At the same time, the rate of increase in property values
has stabilised over the past 3 months, with a rise of just
over £1,000 or 0.7% since November, compared with 22%
over the 12 months from November 03.
"Prices have clearly stabilised over the past 3 months," continues
John Heron. "If the current rate of increase is sustained
over the rest of the year, we could expect annual house price
inflation to decline to less than 3% by the end of 2005."

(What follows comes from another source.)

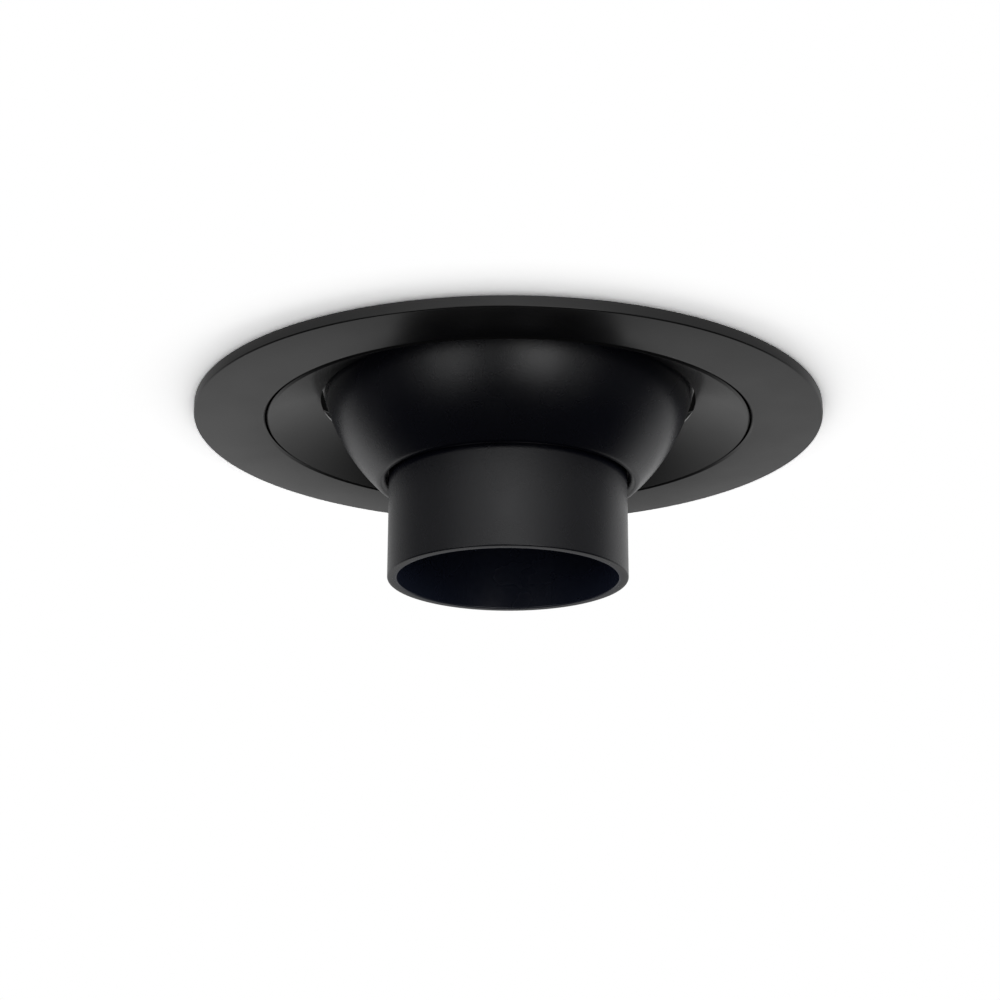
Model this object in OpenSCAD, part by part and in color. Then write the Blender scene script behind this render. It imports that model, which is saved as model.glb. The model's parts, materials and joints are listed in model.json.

Landlords are frequently able to negotiate more attractive
prices than owner-occupiers. People buying their own home
are inevitably more emotionally involved in the deal than
are investors, who treat property purchase dispassionately,
as a pure business transaction. Identifying the growth in
demand from tenants, investor landlords have been taking
advantage of the good supply of properties on the market
at competitive prices.
"Whilst owner-occupiers have been biding their time,
investors have been growing their portfolios from an average
of 11 properties last May to a current average of 13," said
Mr Heron.
Across the UK total returns over the past 12 months reached
an average of 27.8%, equating to a total of £35,559,
or £26,454 in capital appreciation plus £9,105
in rental income, on a property worth £127,880 at purchase
one year ago.
Across the regions
In terms of the regions, Yorkshire topped the tables this
month with total returns of over 68%. Over the past three
months the region has consistently ranked amongst the top
three regions with the highest total returns. The region
also experienced one of the highest increases in rental incomes,
rising by 6.0% to achieve rents of £9,905. This rise
in rents, combined with a slight fall in property values,
meant that Yorkshire was also the highest yielding region,
with a yield of 7.54%.
Rents increased in three other regions across England in
February, with the East Midlands up by 21.7%, the South East
up 1.3% and the North West by 0.7%. Yields increased across
six of the ten regions with the largest rise seen in the
North, where they hit an average of 7.27% (the second highest
to Yorkshire). This was attributable to a sharp drop in property
values. Yields in the East Midlands and the North West also
rose strongly, up from 6.94% to 7.28%, and from 7.14% to
7.30% respectively. Smaller rises were also seen in East
Anglia, the South East and Greater London.
John Heron said, "The North-South divide has lessened
this month as yields in the South East and Greater London
have improved quite significantly, which is welcome news
for landlords in the capital, where the buoyancy of house
prices has tended to erode rental yields."